In the end what was then ‘Old’ Labour put Party interest before national interest (something that Labour ‘Old’, ‘New’ or ‘Post New’ continues to do so well in Westminster and the Senedd) and dropped this modest measure. This effectively setting the scene for what followed in 1970, 1973-4 and 1979 – 86 as fired up with their power and influence the Trade Unions locked horns with successive Conservative Governments and pretty much wrecked the economy and delivered Mr’s T to 10 Downing Street.

What followed amongst other things was a well organised looting of state assets and as the Americans would say a giant fire sale took place and badly run state industries were sold for a cheap price the only medium to long term beneficiaries being the City money men.

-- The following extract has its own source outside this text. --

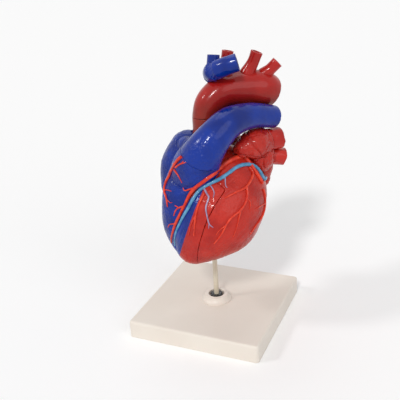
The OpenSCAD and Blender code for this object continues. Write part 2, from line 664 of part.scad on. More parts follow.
// Great vessels that lift off
module aortic_arch() color(red) in_heart() difference() {
    intersection() {
        pipe(aorta_route, artery_wall, sides = 18, bore_sides = 12);
        beyond(crown_plane, half_gap);
    }
    for (route = [trunk_route, carotid_route, subclavian_route])
        limb(route, -vein_wall, n = 1, sides = 14, run_on = 6);
}
module branch_of_arch(route) difference() {
    pipe(route, vein_wall, n = 1, sides = 16);
    aorta_form();
}
module brachiocephalic_trunk() color(red) in_heart() branch_of_arch(trunk_route);
module left_carotid_artery() color(red) in_heart() branch_of_arch(carotid_route);
module left_subclavian_artery() color(red) in_heart() branch_of_arch(subclavian_route);
module brachiocephalic_veins() color(blue) in_heart() difference() {
    union() {
        limb(superior_cava_route, n = 1, sides = 18);
        limb(right_brachial_vein_route, n = 1, sides = 16);
    }
    limb(superior_cava_route, -vein_wall, n = 1, sides = 14, run_on = 3);
    limb(right_brachial_vein_route, -vein_wall, n = 1, sides = 12, run_on = 4);
    before(crown_plane, -half_gap);
    aorta_form(slit);
    limb(trunk_route, slit, n = 1, sides = 17);
}

base_plate();
rod_collar();
base_washer();
support_rod();
toothed_nut();
rod_end_nut();
rod_socket();
left_ventricle();
right_ventricle();
mitral_valve();
tricuspid_valve();
aortic_valve();
pulmonary_valve();
left_papillary_muscles();
right_papillary_muscles();
left_tendinous_cords();
right_tendinous_cords();
aortic_root();
pulmonary_trunk();
right_pulmonary_artery();
right_atrium();
left_atrium();
right_pulmonary_veins();
superior_vena_cava();
inferior_vena_cava();
left_coronary_artery();
cardiac_vein_stem();
left_marginal_arteries();
coronary_sinus();
posterior_descending_artery();
seam_magnets();
front_wall_left();
front_wall_right();
front_wall_magnets();
anterior_descending_artery();
great_cardiac_vein();
diagonal_artery();
right_coronary_artery();
right_atrium_wall();
right_atrium_magnets();
left_atrium_wall();
left_superior_pulmonary_vein();
left_inferior_pulmonary_vein();
left_atrium_magnets();
aortic_arch();
brachiocephalic_trunk();
left_carotid_artery();
left_subclavian_artery();
brachiocephalic_veins();
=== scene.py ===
import math
import bpy
from mathutils import Matrix, Vector, noise
from mathutils.bvhtree import BVHTree


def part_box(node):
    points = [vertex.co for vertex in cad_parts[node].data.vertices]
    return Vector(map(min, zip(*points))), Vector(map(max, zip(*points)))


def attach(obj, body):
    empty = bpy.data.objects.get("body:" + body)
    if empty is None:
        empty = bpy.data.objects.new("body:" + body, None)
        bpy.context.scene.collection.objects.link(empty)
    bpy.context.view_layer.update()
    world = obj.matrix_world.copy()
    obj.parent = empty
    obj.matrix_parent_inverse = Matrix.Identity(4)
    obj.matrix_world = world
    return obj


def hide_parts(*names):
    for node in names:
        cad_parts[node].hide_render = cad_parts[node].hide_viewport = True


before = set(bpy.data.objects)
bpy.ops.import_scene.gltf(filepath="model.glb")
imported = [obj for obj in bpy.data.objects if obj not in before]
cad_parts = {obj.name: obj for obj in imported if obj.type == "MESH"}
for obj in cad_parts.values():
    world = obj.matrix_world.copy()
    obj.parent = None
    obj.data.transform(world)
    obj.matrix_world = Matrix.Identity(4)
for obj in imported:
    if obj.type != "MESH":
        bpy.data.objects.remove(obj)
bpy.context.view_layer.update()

scene = bpy.context.scene
scene.view_settings.view_transform = "Standard"
MM = 0.001

# Camera: stands in front, to the right of the model and a little above it, rolled by a few degrees
# as it was held. Its lens is LENS_PX pixels long for a picture that is PICTURE_PX pixels wide.
LENS_PX, PICTURE_PX, SENSOR = 650.09, 400, 36
EYE = Vector((0.29072, -0.66871, 0.47649))
right = Vector((0.9093378, 0.4160586, 0.0))
up = Vector((-0.1645168, 0.3595679, 0.9185016))
back = Vector((0.3821505, -0.8352282, 0.3954173))
roll = math.radians(3.602)
cam_x = right * math.cos(roll) - up * math.sin(roll)
cam_y = right * math.sin(roll) + up * math.cos(roll)
camera = bpy.data.objects.new("camera", bpy.data.cameras.new("camera"))
scene.collection.objects.link(camera)
camera.data.lens = LENS_PX * SENSOR / PICTURE_PX
camera.data.sensor_width = SENSOR
camera.data.clip_start = 0.01
camera.matrix_world = Matrix.Translation(EYE) @ Matrix((cam_x, cam_y, back)).transposed().to_4x4()
scene.camera = camera

# Base: a square block of cream plastic, moulded in one with rounded corners and a soft top edge.
# The foot of the rod is screwed up from a round pocket in its underside. The solid from the
# frame already has this shape, so it only gets its plastic.
class Wire:
    """One socket of a material; sums and products of wires add their Math nodes."""
    def __init__(self, tree, socket):
        self.tree, self.socket = tree, socket

    def math(self, operation, *others):
        step = self.tree.nodes.new("ShaderNodeMath")
        step.operation = operation
        for slot, value in zip(step.inputs, (self,) + others):
            plug(self.tree, slot, value)
        return Wire(self.tree, step.outputs[0])

    def __add__(self, other): return self.math("ADD", other)
    def __radd__(self, other): return self.math("ADD", other)
    def __sub__(self, other): return self.math("SUBTRACT", other)
    def __mul__(self, other): return self.math("MULTIPLY", other)
    def __rmul__(self, other): return self.math("MULTIPLY", other)
    def __rsub__(self, other): return as_wire(self.tree, other).math("SUBTRACT", self)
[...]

While the Conservative governments made much of reducing regulation on the City the real ‘light (non-existent) touch’ was brought in by Gordon Brown,  who pretty much laid the groundwork for the financial crash that was to follow.

The 1980’s and the 1990’s in the UK were an incredibly destructive and divisive period, which saw the reckless pursuit of some seriously socially divisive policies. From where I was sat (mostly in Newport, Llanbedr PS and South London) save for the right to buy legislation (the profits of which should have been ring fenced and used to build and rebuild modern social housing) very little of lasting good was accomplished.

The old nationalised industries needed modernisation not an organised session of asset stripping, the wilful destruction of profitable pits (with significant coal reserves) was criminal as was the waste of the North Sea oil revenues on tax cuts for the rich. The privatisation of the energy utilities has result in hundreds of thousands of people living in an energy rich country living in fuel poverty.  Our Building Societies became banks and were rapidly absorbed by predatory financial intuitions laying the groundwork for what was to follow under New Labour.

The Conservative’s fantasy of rolling back the state was actually just that, pure fantasy. There was a growth of a largely unelectable and unaccountable tier of quango’s something that particularly affected us her in Wales. Getting rid of the quangocracy was yet another election promise that New Labour failed to deliver, as it proved too useful and too convenient and worked just as well stuffed with Labour cronies as it did with Conservative ones.

One price we have all paid for the 1980’s and the 1990’s in Wales is that we live in a fractured and partially broken society. We have to face that reality and to try and do something different, by creatively using the limited powers of the Senedd to do something different rather than following the old flawed development models. That said we can no longer live in the past and throwing heaps of blame at any one particular individual (who had many willing helpers) is wrong; we need to create a better future for all our communities rather than the one that many of our communities are currently still enduring.